Actually, there was no Martial Talk Canadian Winter Camp.  But Ryno and I had a few beers the other night.  Close enough, eh?


----------



## shesulsa (Feb 16, 2005)

Kaith Rustaz said:
			
		

> No plans right now for a west coast camp, though I will be talking to several people over the next few months about the posibility of something in the mid-west or south west. If it comes through, there'll be some announcements.


 I vote we have it out MACaver's way so we can do some spelunking as well.  Or, for the mountain folk, go for Northern California in the redwood forests - bear country!  Then there's Mt. St. Helens in my area - volcano fun! heh heh heh


----------



## Cruentus (Feb 16, 2005)

#1. I volunteer to host a midwest camp if Bob wants to do one in Michigan.

#2. Flatlander, considering the population of North-west Canada, that sounds like a pretty good turn out! 

#3. I say that for our next camp we plan in secret, and that we all show up at shesulsa's house one day to train and eat all her food. Be sure to bring your airsoft trainer for indoor gun fighting and room clearing practice!  artyon: 

Paul


----------



## shesulsa (Feb 16, 2005)

Tulisan said:
			
		

> I say that for our next camp we plan in secret, and that we all show up at shesulsa's house one day to train and eat all her food. Be sure to bring your airsoft trainer for indoor gun fighting and room clearing practice!


 Is that a threat or a promise?


----------



## Makalakumu (Feb 16, 2005)

shesulsa said:
			
		

> Is that a threat or a promise?



For some reason the scene in the "Odyssey" where Odysseus comes home to freeloaders eating up his estates come to mind...

Oh well, drink while you can...


----------



## ppko (Feb 16, 2005)

I would also offer to host one here in Indiana, if that would interest you all. We could do it right by the Cincinatti Airport


----------



## MA-Caver (Feb 16, 2005)

shesulsa said:
			
		

> Is that a threat or a promise?


Bwah ha ha ha ha ha ha ha haaaaaah!


----------



## MA-Caver (Feb 16, 2005)

Tulisan said:
			
		

> #3. I say that for our next camp we plan in secret, and that we all show up at shesulsa's house one day to train and eat all her food. Be sure to bring your airsoft trainer for indoor gun fighting and room clearing practice!  artyon:
> 
> Paul


I call the couch!


----------



## dubljay (Feb 16, 2005)

ppko said:
			
		

> I would also offer to host one here in Indiana, if that would interest you all.
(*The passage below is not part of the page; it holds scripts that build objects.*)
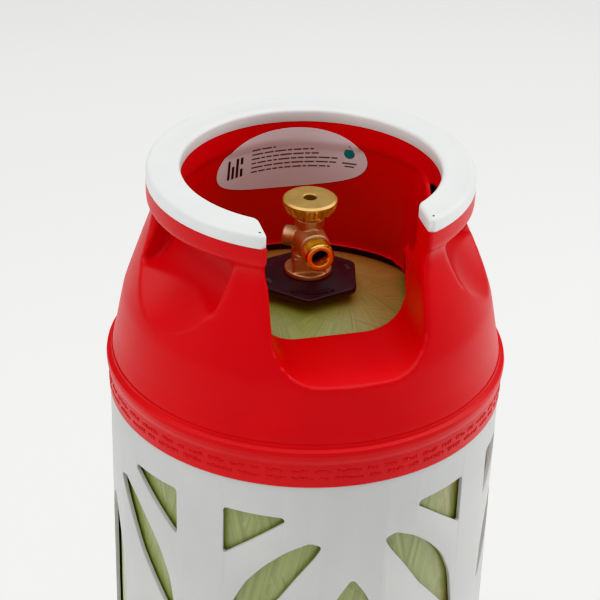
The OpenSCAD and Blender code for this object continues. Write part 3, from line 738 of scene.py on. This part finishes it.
def vesselSkin(inset):
    radius = vesselR - inset
    rise = vessel["domeH"] - inset
    upZ = crownZ - vessel["domeH"]
    lowZ = vesselFoot + vessel["domeH"]
    start = math.acos(vessel["neckR"] / radius)
    shares = [i / vessel["steps"] for i in range(vessel["steps"] + 1)]
    upper = [(radius * math.cos(start * (1 - s)), upZ + rise * math.sin(start * (1 - s))) for s in shares]
    middle = [(radius, upZ - 40 * i) for i in range(1, 6)]
    lower = [(radius * math.cos(math.pi / 2 * s), lowZ - rise * math.sin(math.pi / 2 * s)) for s in shares]
    return upper + middle + lower


def makeVessel():
    outer = vesselSkin(0)
    inner = vesselSkin(vessel["winding"])
    return asObject(lathe(outer + inner[::-1], 240, closed=True), "vessel_winding")


vesselPiece = makeVessel()
softEdges(vesselPiece, 40)
finishPiece(vesselPiece, "tank", "glass_fibre", glassFibre, "composite_shell")


plate = {"across": 72, "corner": 8, "thick": 5, "turn": 16, "hub": 25, "dome": 3.2, "boreR": 16.6,
         "edge": 1.1, "topZ": flangeZ - 3}


def makePlate():
    top = plate["topZ"]
    reach = plate["across"] / math.sqrt(3)
    turns = [math.radians(60 * i + plate["turn"]) for i in range(6)]
    corners = [(reach * math.cos(a), reach * math.sin(a), plate["corner"]) for a in turns]
    bm = prism(rounded(corners, steps=6), top - plate["thick"], top)
    roundOff(bm, {e for f in bm.faces if abs(f.normal.z) > 0.9 for e in f.edges}, plate["edge"], 3)
    obj = asObject(bm, "neck_plate_moulding")
    inner = plate["boreR"]
    outer = plate["across"] / 2 - 1.5
    crown = rounded([(inner, top - 4, 0), (outer, top - 4, 0), (outer, top, 0), (29, top + 0.9, 20),
                     (20, top + plate["dome"], 2), (inner, top + plate["dome"], 0)], steps=6)
    combine(obj, lathe(crown, 120, closed=True), "UNION")
    foot = nodeBox("neck_plate")[0].z
    hub = [(0, foot), (plate["hub"], foot), (plate["hub"], top - 1), (0, top - 1)]
    combine(obj, lathe(hub, 96), "UNION")
    return combine(obj, lathe([(0, foot - 5), (inner, foot - 5), (inner, top + 9), (0, top + 9)], 96))


def plateMarks():  # rows of small raised bars near the front edge
    pick = random.Random(3)
    bm = bmesh.new()
    for radius, first, last in ((31.5, -128, -66), (28.2, -124, -70), (25.2, -120, -74)):
        angle = first
        while angle < last:
            width = pick.choice((0.7, 1.1, 1.5))
            lift = 0.1 + (plate["across"] / 2 - radius) * 0.1
            place = turned(angle, radius, 0, plate["topZ"] + lift)
            bmesh.ops.create_cube(bm, size=mm, matrix=place @ Matrix.Diagonal((1.7, width, 0.7, 1)))
            angle += (width + 0.8) / radius * 57.3 + (2.5 if pick.random() < 0.15 else 0)
    return bm


def plateGrids():
    bm = bmesh.new()
    for angle in (6, 190):
        for row in range(3):
            for column in range(4):
                place = turned(angle, 29.5 + 1.5 * row, (column - 1.5) * 1.9, plate["topZ"] + 0.45)
                bmesh.ops.create_cube(bm, size=mm, matrix=place @ Matrix.Diagonal((0.9, 1.2, 0.5, 1)))
    return bm


platePiece = makePlate()
softEdges(platePiece, 38)
finishPiece(platePiece, "tank", "black_nylon", blackNylon, "neck_plate")
plateMarksPiece = asObject(plateMarks(), "neck_plate_marks", smooth=False)
finishPiece(plateMarksPiece, "tank", "black_nylon", blackNylon)
plateGridsPiece = asObject(plateGrids(), "neck_plate_grids", smooth=False)
finishPiece(plateGridsPiece, "tank", "label_film", greyInk)


valve = {"flangeR": 17.9, "flangeT": 4, "stemR": 12.7, "stemL": 24, "block": 24, "blockH": 12,
         "blockTurn": 80, "columnR": 9, "collarR": 11.2, "collarH": 6.5, "bodyH": 46, "outletZ": 27.5,
         "outletR": 10.9, "outletReach": 33, "spigot": 13, "mouthR": 6.5, "passageR": 3.2, "boreR": 6,
         "glandR": 9.05, "glandL": 4, "reliefAngle": 150, "reliefZ": 27, "reliefR": 7.8, "reliefReach": 20,
         "reliefBoreR": 5, "reliefSeat": 10.4, "drillR": 1.8, "drillFrom": 8.2, "seatDrop": 6.5,
         "pitch": 1.8, "voxel": 0.5}


def onAxis(angle, height):  # turns a shape's Z to point outwards at this angle, at this height
    return turned(angle, 0, 0, flangeZ + height) @ tipped("Y")


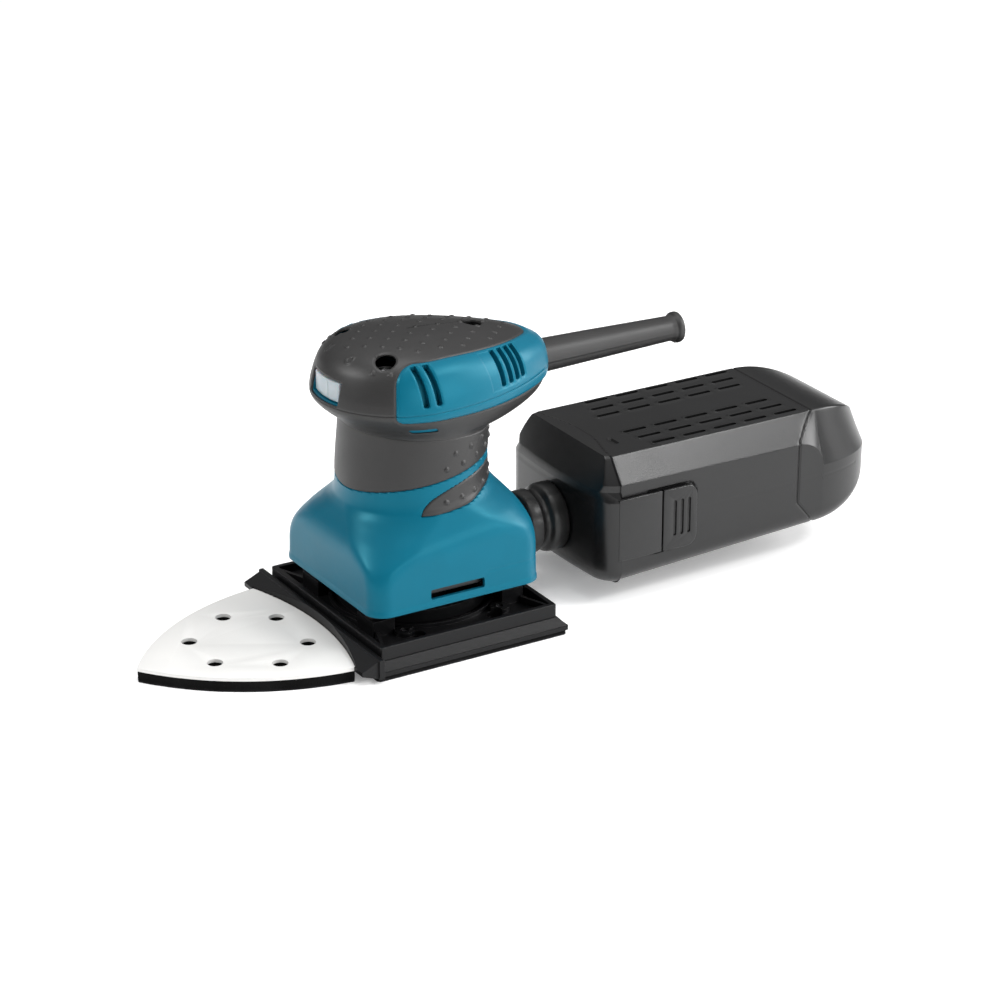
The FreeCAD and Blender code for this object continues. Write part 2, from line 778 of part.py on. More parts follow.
def head():
    wall = dim.head_wall.value
    skin = dim.skin_thick.value
    parting = dim.head_parting.value
    window = box_shape((-12.4, -60, parting + 0.9), (12.4, -30, parting + 11.6))
    cord_way = Part.makeCylinder(dim.guard_root.value, 40, FreeCAD.Vector(0, 50, dim.guard_height.value),
                                 FreeCAD.Vector(0, 1, 0))
    lower = lower_head(0.0)
    lower_skin = lower.cut(lower_head(1.2))
    strip = 109.6
    low_band = side_prism(
        [(-60, 90), (-60, parting), (-22, parting), (-22, strip), (90, strip), (90, 90)], 60)
    base_grip = lower_skin.common(low_band).cut(cord_way)
    base = lower.cut(base_grip).cut(lower_head(wall + 0.8)).cut(cord_way)
    foot = dim.neck_top.value
    base_floor = Part.Face(egg(foot, 35.4 - 2, -1.4, 22.4 - 2, 30.0)).extrude(FreeCAD.Vector(0, 0, 1.6))
    neck_inside = (dim.neck_radius - dim.grip_thick - dim.neck_wall).value
    base = base.fuse(base_floor.cut(upright(neck_inside, foot - 1, foot + 3)))
    base = base.fuse(screw_tubes(4.2, foot, parting - 0.4)).cut(screw_tubes(1.65, 90, 150)).cut(base_grip)
    upper = upper_head(0.0, 0.0)
    top_grip = upper.cut(upper_head(skin, skin)).cut(panel_band()).cut(window)
    cover = upper.cut(top_grip).cut(upper_head(wall + skin, wall + skin)).cut(window).cut(cord_way)
    for slot in vent_slots():
        cover = cover.cut(slot)
    seats = screw_tubes(5.0, parting, 150.0).common(upper_head(skin + 0.2, skin + 0.2))
    counterbores = screw_tubes(3.6, 128.1, 150)
    cover = cover.fuse(seats).cut(screw_tubes(1.65, 90, 150)).cut(counterbores)
    top_grip = top_grip.cut(screw_tubes(3.6, 100, 150))
    node(solid("head_base", base))
    node(solid("base_grip", base_grip))
    node(solid("top_cover", cover))
    node(solid("top_grip", top_grip))


def cover_screw_spots():
    return [(-21.3, -24.2), (21.3, -24.2), (0.0, 32.0)]


def screw_tubes(radius, low, high):
    """Three upright cylinders, one at each cover screw."""
    tubes = []
    for x, y in cover_screw_spots():
        tube = upright(radius, low, high)
        tube.translate(FreeCAD.Vector(x, y, 0))
        tubes.append(tube)
    return tubes[0].fuse(tubes[1:])


def cover_screws():
    screws = []
    for index, (x, y) in enumerate(cover_screw_spots()):
        top = 130.5
        head_part = cylinder("cover_screw_head%d" % index, 3.4, 2.4, (x, y, top - 2.4))
        shank = cylinder("cover_screw_shank%d" % index, 1.6, 22.0, (x, y, top - 24.4))
        screws.append(fuse("cover_screw%d" % index, [head_part, shank]))
    return node(group("cover_screws", screws))


def cord_parts():
    start = dim.guard_start
    root = dim.guard_root - 0.1
    node(turned("cord_guard", [
        (dim.cord_socket, 0.0),
        (root + 1.3, 0.0),
        (root + 1.3, 2.5),
        (root, 2.5),
        (dim.guard_end, dim.guard_stop - start - 5.0),
        (dim.guard_end, dim.guard_stop - start - 3.6),
        (dim.guard_flange, dim.guard_stop - start - 3.0),
        (dim.guard_flange, dim.guard_stop - start),
        (dim.cord_bore, dim.guard_stop - start),
        (dim.cord_bore, dim.socket_depth),
        (dim.cord_socket, dim.socket_depth),
    ], (0.0, start, dim.guard_height), "Y"))
    bar = block("clamp_bar", (-9.0, 44.0, 117.6), (9.0, 50.0, 120.6))
    node(cut("cord_clamp", bar, [cylinder("clamp_way%d" % (side + 1), 1.5, 9.0, (side * 6.5, 47.0, 114.0))
                                 for side in (-1, 1)]))
    screws = []
    for side in (-1, 1):
        head_part = cylinder("clamp_head%d" % (side + 1), 2.6, 1.8, (side * 6.5, 47.0, 120.6))
        shank = cylinder("clamp_shank%d" % (side + 1), 1.4, 10.0, (side * 6.5, 47.0, 110.6))
        screws.append(fuse("clamp_screw%d" % (side + 1), [head_part, shank]))
    node(group("clamp_screws", screws))


def motor_parts():
    bore = dim.shaft_radius + dim.fit_gap
    plate = rounded_square(29.0, dim.skirt_half.value - dim.skirt_wall.value - 0.8, 8.0)
    disc = Part.Face(plate).extrude(FreeCAD.Vector(0, 0, 2.4))
    seat = upright(12.0, 29.0, 37.5)
    disc = disc.fuse(seat).cut(upright(9.0, 30.5, 40.0)).cut(upright(6.0, 20.0, 40.0))
    node(solid("bearing_plate", disc))
    node(ring("lower_bearing", 9.0, bore, 6.5, (0.0, 0.0, 30.5)))
    node(ring("baffle_plate", 37.5, 18.0, 2.0, (0.0, 0.0, 51.0)))
    inner = dim.neck_radius - dim.grip_thick - dim.neck_wall
    node(ring("stator_core", inner - 0.05, 17.0, 30.0, (0.0, 0.0, 59.0)))
    coils = [ring("coil_low", 27.0, 19.0, 4.5, (0.0, 0.0, 54.5)),
             ring("coil_high", 27.0, 19.0, 4.5, (0.0, 0.0, 89.0))]
    node(group("field_coils", coils))
    node(ring("brush_plate", 29.5, 13.0, 2.0, (0.0, 0.0, 96.6)))
    for side, where in ((-1, "left"), (1, "right")):
        node(brush_holder(side, "brush_holder_" + where))
        node(block("carbon_brush_" + where, brush_low(side, 9.3, 18.0), brush_high(side, 9.3, 18.0)))
        foot = 18.0 if side > 0 else -25.0
        node(cylinder("brush_spring_" + where, 2.0, 7.0, (foot, 0.0, 103.0), "X"))
    node(ring("upper_bearing", 8.0, neck_bore(), 6.0, (0.0, 0.0, 115.0)))
    seat = ring("upper_seat", 10.5, 8.0, 6.0, (0.0, 0.0, 115.0))
    bridge = block("upper_bridge", (-29.8, -4.0, 111.5), (29.8, 4.0, 115.0))
    legs = []
    for side in (-1, 1):
        low = (side * 28.3 - 1.5, -4.0, 98.6)
        high = (side * 28.3 + 1.5, 4.0, 111.5)
        legs.append(block("bridge_leg%d" % (side + 1), low, high))
    way = cylinder("upper_way", 5.0, 12.0, (0.0, 0.0, 108.0))
    node(cut("upper_bearing_holder", fuse("holder_blank", [seat, bridge] + legs), [way]))


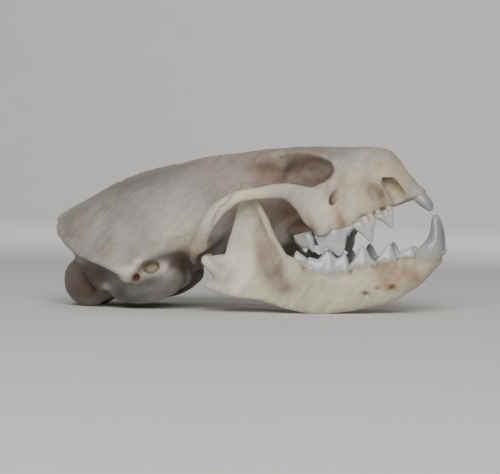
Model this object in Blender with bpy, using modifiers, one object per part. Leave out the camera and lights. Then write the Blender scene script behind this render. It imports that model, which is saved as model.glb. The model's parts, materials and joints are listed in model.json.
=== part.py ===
"""Mink skull with its lower jaw, life size, lying as it rests on a table.

The skull lies on the undersides of its two jaw halves and on its two occipital condyles.
+X is the snout's direction, +Y the animal's left and +Z up. The origin is on the floor,
under the middle of the skull. Shapes are worked out in millimetres and scaled to metres
at the end. Points are written as (ahead, out, up): ahead towards the snout, out from the
midline, up. The skull's points are measured from the jaw joint, with its palate level, and
the jaw's points are measured from the origin.
"""

from math import acos, atan2, copysign, cos, pi, radians, sin

import bmesh
import bpy
import numpy as np
from mathutils import Matrix, Vector

METRES_PER_MM = 0.001

# Pose of the skull on its jaw
JOINT_AHEAD = -5.8
JOINT_UP = 9.7
NOSE_UP = radians(17.0)

# Gaps between nodes and between the jaw halves
GAP = 0.3
SYMPHYSIS_GAP = 0.3

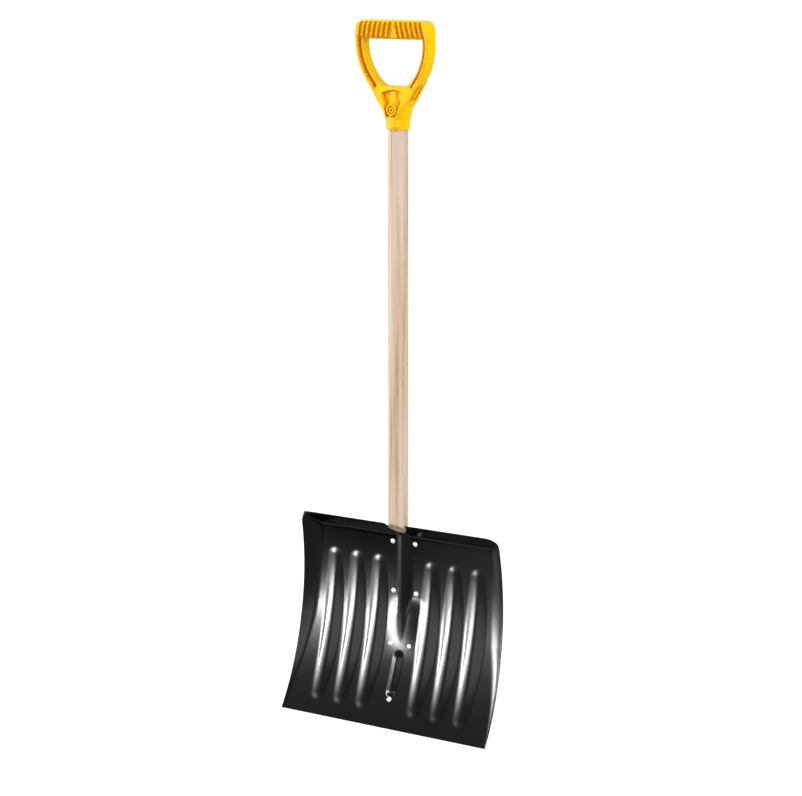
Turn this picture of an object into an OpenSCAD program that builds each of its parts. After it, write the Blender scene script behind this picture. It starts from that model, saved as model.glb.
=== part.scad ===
// Snow shovel: ribbed steel blade, straight wooden handle and moulded D-grip.
// +Z runs up the handle, the scooping face looks along -Y, X is the blade's width.

/* [Blade] */
// width of the blade at its cutting edge
blade_w = 457; // [380:1:610]
// width of the blade at its top
blade_top_w = 440; // [360:1:590]
// height of the blade, from cutting edge to lip
blade_h = 350; // [320:1:400]
// thickness of the pressed sheet
sheet_t = 1.2; // [0.8:0.1:2]
// radius of the blade's fore-and-aft curve
bowl_r = 540; // [480:5:640]
// height of the deepest point of that curve
bowl_z = 258; // [240:1:280]
// how far that deepest point lies behind the handle's axis
bowl_back = 18.6; // [17:0.1:22]
// slope of the turned-up sides, rise over width
flange_slope = 0.8; // [0.5:0.05:1.2]
// height of the lip along the blade's top
lip_h = 22; // [10:1:30]
// lean of the lip, from upright
lip_lean = 50; // [25:1:60]
// radius of the two top corners
corner_r = 22; // [10:1:40]

/* [Ribs] */
// ribs on each side of the blade
ribs_per_side = 3; // [1:1:4]
// distance between neighbouring ribs
rib_pitch = 50.8; // [45:0.1:60]
// distance of the first rib from the middle
rib_first = 58; // [50:1:70]
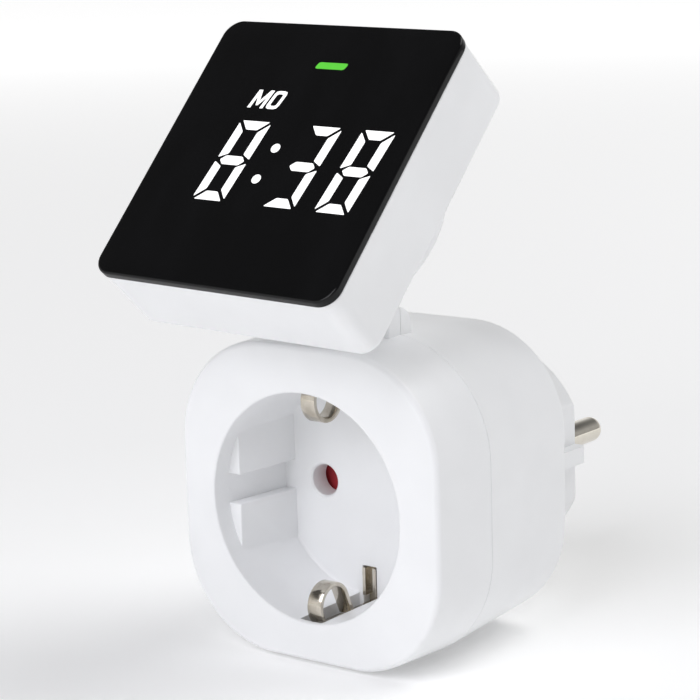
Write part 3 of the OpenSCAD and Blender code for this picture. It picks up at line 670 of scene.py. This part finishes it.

We could do it right by the Cincinatti Airport


 Better not hold it too close to the air port.... we could be arrested for terrorism.


----------



## ppko (Feb 16, 2005)

dubljay said:
			
		

> Better not hold it too close to the air port.... we could be arrested for terrorism.


Oh no we wouldn't get arrested, well maybe:idunno: :mp5:


----------